3. “Encourage discipleship. Those who have mastered self-government have disciplined themselves. Likewise, children who have learned self-government have been disciplined. That doesn’t mean their behavior is so strictly enforced by punishment that they are afraid to enjoy life. Discipline is not punishment….
“Children become disciples of their parents as they learn to trust their parents’ decisions, admire their integrity, and feel their love. As that happens, children hopefully will adopt their parents’ values and govern themselves according to those values. For this reason, it can be said that children will become disciples when their parents become disciples of Christ.
“Children have much to teach us, as every parents knows but does not always remember. Becoming disciples together in the quest for better self-government may be one of the most unifying experiences we can have as a family. It will deepen our love for one another and for the Savior, who was perfectly self-governed.

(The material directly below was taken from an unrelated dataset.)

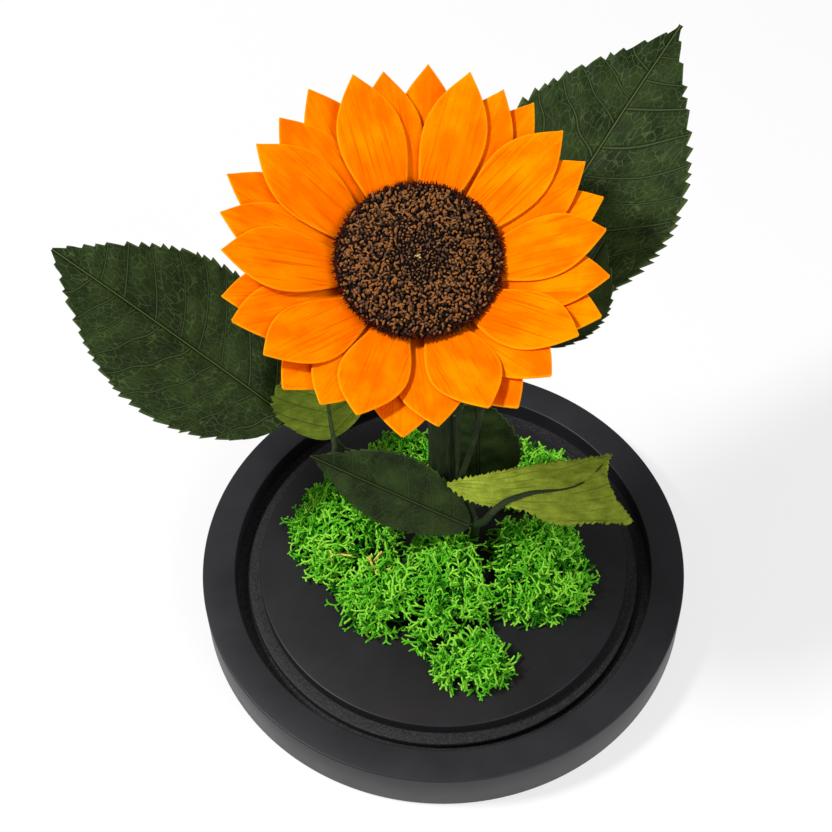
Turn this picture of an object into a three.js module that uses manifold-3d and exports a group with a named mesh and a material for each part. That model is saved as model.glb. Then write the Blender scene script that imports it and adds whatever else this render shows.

“By following the Savior’s example on teachings, we become sensitive to the promptings of the Holy Ghost, who can show us everything that we should do. (See 2 Nephi 32:5.) By teaching our children to listen to the promptings of the Spirit and to rely on the Lord in making decisions, we help them gain the freedom of righteous self-government.”
Our world is in desperate need of parents who will act as parents by loving, teaching, training, and preparing their children to become responsible adults. Our families, communities, and nation will be strengthened when the rising generation is taught correct principles and how to think through the consequences of their choices.